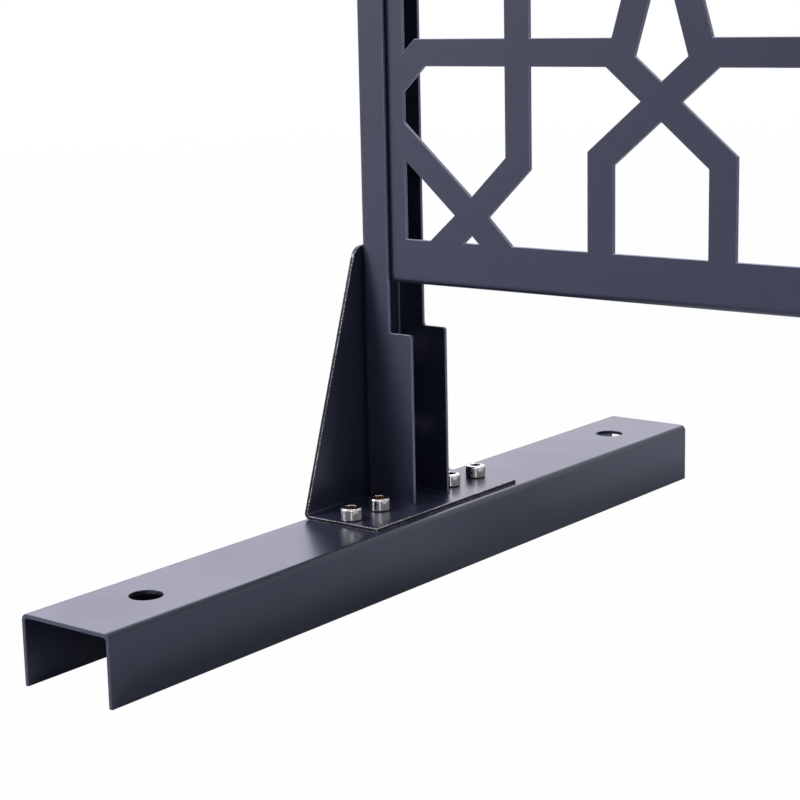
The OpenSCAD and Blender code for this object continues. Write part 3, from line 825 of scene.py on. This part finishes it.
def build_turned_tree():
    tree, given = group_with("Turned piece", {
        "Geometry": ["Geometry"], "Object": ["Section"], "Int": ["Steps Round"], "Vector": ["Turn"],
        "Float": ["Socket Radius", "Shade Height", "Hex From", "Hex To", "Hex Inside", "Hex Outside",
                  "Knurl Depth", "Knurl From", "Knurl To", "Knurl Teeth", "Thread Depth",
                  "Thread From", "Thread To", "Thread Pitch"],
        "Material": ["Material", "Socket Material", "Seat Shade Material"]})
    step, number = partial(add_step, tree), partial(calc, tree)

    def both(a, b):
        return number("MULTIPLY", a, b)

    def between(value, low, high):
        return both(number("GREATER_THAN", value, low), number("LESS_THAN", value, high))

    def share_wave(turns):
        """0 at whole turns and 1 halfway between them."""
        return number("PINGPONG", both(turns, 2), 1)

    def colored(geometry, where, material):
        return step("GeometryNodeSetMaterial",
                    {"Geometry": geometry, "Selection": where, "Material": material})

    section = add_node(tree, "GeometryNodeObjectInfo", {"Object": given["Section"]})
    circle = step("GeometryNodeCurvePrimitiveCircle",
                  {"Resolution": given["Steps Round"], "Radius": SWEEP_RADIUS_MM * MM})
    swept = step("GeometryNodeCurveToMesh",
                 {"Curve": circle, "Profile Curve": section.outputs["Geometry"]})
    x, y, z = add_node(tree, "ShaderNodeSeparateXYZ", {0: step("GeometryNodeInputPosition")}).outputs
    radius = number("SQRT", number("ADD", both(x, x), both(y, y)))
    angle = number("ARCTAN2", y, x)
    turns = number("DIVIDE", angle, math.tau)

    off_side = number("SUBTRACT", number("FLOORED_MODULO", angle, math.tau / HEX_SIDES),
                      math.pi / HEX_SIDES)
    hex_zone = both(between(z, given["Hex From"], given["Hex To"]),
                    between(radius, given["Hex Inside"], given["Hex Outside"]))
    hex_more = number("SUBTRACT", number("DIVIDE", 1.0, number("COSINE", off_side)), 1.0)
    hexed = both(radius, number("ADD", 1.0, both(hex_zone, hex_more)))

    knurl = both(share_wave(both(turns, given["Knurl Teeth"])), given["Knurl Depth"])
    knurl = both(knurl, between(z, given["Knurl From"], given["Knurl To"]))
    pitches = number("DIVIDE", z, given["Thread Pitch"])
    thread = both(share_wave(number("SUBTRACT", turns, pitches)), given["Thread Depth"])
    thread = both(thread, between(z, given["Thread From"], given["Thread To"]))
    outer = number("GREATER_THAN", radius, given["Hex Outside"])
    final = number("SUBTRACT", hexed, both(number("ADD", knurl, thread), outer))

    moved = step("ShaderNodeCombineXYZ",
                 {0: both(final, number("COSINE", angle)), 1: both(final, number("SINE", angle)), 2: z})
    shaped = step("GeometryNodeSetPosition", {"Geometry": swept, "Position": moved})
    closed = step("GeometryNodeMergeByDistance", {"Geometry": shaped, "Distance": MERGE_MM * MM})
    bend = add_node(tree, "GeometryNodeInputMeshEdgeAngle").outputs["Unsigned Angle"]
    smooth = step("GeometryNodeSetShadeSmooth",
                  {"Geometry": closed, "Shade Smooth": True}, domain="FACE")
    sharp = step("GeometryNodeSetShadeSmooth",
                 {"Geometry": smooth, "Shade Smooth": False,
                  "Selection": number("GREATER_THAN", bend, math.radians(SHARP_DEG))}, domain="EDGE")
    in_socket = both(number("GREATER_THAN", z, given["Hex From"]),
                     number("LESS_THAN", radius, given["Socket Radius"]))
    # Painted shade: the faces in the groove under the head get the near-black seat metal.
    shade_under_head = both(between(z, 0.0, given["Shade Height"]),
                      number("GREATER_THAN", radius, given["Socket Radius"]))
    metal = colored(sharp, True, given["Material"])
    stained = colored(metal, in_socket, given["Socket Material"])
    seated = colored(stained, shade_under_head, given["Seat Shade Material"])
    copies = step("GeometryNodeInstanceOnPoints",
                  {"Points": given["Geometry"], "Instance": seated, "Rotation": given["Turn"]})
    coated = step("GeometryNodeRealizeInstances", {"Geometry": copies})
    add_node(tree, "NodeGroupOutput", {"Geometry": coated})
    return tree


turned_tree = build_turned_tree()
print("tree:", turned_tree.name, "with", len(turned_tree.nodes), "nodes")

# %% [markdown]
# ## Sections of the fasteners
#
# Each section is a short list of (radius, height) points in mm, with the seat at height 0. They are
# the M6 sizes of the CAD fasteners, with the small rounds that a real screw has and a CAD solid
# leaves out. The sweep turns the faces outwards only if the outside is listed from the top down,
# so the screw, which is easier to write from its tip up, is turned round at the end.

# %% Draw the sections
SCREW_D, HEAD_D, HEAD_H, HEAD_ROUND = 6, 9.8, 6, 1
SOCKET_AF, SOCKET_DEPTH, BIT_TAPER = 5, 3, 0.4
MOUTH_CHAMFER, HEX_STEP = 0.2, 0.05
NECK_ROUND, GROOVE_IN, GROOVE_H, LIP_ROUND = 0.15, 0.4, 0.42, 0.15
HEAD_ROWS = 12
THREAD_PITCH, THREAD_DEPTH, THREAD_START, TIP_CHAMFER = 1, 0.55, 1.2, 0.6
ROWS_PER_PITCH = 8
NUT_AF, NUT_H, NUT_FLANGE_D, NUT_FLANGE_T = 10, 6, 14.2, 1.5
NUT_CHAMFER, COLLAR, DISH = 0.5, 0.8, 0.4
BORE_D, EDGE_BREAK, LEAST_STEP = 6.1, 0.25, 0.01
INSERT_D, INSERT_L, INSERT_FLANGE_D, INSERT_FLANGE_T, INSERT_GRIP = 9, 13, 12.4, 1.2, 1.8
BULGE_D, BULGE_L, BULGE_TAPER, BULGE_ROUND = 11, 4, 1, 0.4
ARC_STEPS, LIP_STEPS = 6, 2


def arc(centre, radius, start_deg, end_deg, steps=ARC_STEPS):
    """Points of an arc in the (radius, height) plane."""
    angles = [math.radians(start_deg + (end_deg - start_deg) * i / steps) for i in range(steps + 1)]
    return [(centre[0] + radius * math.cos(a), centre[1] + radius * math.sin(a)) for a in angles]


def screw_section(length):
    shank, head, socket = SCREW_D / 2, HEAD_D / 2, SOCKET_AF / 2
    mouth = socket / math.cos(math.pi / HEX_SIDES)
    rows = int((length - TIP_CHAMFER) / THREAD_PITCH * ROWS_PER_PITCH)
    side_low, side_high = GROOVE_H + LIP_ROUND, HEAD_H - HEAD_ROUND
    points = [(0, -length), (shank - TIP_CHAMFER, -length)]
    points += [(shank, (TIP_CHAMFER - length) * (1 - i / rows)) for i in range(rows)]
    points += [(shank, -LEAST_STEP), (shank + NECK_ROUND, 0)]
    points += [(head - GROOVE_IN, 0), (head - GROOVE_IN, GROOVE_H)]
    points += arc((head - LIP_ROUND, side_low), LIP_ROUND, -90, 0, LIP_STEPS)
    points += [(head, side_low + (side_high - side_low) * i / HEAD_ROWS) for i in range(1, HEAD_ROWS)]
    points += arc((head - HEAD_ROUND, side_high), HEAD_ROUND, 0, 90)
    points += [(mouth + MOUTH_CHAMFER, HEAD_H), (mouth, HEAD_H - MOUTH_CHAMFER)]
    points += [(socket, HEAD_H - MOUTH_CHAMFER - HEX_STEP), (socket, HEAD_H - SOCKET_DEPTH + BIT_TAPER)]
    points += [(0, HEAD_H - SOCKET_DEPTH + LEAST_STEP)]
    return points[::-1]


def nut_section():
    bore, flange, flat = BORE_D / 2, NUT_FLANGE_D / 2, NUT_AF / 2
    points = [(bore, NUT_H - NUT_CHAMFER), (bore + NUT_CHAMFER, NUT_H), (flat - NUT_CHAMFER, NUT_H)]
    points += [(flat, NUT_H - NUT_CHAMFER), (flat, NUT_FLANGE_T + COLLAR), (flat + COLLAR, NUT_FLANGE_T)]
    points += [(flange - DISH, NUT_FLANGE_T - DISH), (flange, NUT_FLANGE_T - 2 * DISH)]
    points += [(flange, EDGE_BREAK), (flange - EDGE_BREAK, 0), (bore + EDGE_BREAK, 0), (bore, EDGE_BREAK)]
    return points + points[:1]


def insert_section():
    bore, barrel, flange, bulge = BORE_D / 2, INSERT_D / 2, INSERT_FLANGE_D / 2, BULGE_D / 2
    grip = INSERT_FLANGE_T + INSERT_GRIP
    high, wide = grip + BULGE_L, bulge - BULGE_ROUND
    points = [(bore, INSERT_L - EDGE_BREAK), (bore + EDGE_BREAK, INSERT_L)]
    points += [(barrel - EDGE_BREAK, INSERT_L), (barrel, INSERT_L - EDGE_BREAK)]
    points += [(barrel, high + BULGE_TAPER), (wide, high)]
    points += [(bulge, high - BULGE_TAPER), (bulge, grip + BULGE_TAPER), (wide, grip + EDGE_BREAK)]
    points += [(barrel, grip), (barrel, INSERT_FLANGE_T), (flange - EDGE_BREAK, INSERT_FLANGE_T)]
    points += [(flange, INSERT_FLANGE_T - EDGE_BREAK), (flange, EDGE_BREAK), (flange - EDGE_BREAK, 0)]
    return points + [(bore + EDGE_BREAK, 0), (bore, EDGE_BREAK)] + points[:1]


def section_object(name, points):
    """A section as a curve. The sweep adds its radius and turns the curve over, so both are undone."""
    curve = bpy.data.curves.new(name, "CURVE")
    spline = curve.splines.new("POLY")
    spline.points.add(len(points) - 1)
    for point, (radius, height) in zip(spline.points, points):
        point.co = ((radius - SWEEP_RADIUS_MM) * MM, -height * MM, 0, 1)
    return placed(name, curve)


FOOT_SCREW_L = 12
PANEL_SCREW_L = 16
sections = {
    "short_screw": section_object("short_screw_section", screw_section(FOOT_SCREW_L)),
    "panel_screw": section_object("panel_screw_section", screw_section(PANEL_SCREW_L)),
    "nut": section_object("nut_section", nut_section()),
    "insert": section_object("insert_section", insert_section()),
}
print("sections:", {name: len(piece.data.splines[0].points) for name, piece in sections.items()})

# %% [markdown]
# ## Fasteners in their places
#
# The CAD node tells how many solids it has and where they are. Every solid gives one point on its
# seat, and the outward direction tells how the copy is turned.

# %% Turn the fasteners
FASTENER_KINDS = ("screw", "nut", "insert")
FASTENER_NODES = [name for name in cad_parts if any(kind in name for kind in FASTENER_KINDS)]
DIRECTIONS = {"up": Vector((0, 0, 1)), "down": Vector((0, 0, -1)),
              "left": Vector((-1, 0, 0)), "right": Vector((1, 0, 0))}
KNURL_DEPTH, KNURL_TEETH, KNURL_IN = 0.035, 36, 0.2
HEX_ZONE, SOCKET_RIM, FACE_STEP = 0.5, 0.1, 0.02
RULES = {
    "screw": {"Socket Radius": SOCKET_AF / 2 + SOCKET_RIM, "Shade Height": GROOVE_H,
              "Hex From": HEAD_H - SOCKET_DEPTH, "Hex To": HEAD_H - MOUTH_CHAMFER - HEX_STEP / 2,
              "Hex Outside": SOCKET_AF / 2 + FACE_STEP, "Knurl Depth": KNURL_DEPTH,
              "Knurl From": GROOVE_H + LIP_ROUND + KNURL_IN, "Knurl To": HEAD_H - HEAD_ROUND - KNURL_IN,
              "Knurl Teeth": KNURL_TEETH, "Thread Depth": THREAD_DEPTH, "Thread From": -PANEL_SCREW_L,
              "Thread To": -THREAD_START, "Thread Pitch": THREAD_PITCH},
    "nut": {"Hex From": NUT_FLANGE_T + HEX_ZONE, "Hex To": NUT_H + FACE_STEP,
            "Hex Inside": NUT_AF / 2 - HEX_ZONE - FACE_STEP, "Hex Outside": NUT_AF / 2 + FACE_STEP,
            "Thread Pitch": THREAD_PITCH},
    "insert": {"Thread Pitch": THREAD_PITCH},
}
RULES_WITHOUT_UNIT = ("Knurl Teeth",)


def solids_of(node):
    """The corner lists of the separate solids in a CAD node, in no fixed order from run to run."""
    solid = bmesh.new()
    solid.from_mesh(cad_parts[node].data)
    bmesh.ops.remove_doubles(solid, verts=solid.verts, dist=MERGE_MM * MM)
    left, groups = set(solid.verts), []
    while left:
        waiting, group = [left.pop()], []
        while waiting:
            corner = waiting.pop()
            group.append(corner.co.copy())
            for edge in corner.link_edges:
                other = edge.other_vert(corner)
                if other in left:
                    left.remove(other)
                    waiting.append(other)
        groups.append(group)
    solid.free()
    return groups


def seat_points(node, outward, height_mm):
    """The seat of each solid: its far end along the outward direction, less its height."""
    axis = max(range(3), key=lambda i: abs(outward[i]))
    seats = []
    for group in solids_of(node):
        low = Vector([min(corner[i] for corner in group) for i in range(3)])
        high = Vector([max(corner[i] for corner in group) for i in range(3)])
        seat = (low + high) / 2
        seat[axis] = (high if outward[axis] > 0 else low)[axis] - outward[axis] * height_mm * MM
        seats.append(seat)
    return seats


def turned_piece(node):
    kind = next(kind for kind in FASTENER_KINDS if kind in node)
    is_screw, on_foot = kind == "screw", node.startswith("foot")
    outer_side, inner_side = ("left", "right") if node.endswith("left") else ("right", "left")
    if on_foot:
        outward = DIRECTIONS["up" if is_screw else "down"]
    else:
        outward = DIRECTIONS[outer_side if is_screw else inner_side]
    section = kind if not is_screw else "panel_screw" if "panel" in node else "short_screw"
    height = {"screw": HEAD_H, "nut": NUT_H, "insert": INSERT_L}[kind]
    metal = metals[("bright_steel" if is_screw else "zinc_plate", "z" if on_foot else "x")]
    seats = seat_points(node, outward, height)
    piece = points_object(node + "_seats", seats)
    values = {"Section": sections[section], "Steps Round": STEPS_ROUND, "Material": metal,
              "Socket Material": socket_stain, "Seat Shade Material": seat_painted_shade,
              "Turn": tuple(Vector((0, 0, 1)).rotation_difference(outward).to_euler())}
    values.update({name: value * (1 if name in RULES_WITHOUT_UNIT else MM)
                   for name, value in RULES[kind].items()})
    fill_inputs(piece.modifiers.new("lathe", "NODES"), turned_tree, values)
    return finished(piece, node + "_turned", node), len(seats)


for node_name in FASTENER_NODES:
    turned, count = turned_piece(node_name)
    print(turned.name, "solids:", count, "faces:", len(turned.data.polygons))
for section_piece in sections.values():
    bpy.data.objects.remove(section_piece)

==

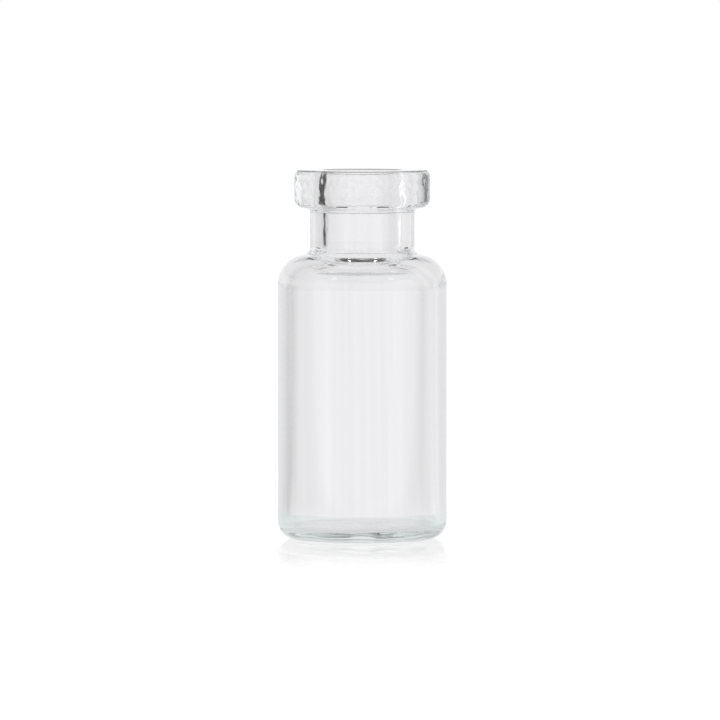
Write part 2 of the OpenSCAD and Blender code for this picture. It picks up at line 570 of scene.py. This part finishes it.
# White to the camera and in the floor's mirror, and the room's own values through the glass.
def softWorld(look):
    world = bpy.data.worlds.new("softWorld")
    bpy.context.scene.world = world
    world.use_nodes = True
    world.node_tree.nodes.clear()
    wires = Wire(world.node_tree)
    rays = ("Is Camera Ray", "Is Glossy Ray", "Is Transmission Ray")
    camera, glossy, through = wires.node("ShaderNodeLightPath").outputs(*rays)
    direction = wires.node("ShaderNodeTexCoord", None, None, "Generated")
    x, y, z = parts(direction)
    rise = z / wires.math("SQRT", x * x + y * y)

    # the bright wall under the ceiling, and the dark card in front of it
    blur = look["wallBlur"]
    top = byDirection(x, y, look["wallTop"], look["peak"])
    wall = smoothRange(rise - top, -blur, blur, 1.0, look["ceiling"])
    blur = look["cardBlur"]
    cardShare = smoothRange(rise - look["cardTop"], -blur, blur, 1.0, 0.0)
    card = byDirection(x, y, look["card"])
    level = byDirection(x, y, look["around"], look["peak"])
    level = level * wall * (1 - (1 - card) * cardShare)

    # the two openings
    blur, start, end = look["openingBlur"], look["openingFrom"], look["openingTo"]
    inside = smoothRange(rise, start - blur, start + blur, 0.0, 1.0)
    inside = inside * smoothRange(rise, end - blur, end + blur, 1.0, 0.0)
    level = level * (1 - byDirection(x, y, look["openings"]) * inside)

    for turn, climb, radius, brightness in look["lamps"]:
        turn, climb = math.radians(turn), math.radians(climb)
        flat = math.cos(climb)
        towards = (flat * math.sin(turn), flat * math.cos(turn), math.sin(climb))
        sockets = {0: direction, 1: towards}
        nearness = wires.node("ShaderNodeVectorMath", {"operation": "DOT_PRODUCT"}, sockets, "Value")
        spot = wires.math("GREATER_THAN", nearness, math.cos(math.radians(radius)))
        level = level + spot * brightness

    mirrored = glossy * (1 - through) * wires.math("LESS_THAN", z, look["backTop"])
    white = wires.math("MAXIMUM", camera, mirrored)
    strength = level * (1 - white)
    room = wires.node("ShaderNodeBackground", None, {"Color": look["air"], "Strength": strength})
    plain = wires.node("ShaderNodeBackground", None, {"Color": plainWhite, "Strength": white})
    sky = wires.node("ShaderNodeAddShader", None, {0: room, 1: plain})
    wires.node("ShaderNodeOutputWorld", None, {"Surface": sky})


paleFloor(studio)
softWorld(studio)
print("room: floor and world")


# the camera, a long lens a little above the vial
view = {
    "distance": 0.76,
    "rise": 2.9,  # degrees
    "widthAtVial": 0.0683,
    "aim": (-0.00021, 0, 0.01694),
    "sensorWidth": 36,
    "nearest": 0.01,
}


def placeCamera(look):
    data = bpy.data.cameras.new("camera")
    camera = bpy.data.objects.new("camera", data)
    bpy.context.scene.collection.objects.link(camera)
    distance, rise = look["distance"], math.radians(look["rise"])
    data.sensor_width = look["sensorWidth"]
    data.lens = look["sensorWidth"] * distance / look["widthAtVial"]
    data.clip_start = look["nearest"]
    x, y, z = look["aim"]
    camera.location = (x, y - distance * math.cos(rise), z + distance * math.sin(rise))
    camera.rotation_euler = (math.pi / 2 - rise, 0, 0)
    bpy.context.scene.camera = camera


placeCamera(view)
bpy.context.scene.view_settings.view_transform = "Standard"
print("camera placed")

*Short exercise:*
Taking the records above, retype every line from the one with "The OpenSCAD and Blender code for this object" down to the one with "step, number = partial(add_step, tree), partial(calc, tree)", exactly and with nothing else.

*Worked answer:*
The OpenSCAD and Blender code for this object continues. Write part 3, from line 825 of scene.py on. This part finishes it.
def build_turned_tree():
    tree, given = group_with("Turned piece", {
        "Geometry": ["Geometry"], "Object": ["Section"], "Int": ["Steps Round"], "Vector": ["Turn"],
        "Float": ["Socket Radius", "Shade Height", "Hex From", "Hex To", "Hex Inside", "Hex Outside",
                  "Knurl Depth", "Knurl From", "Knurl To", "Knurl Teeth", "Thread Depth",
                  "Thread From", "Thread To", "Thread Pitch"],
        "Material": ["Material", "Socket Material", "Seat Shade Material"]})
    step, number = partial(add_step, tree), partial(calc, tree)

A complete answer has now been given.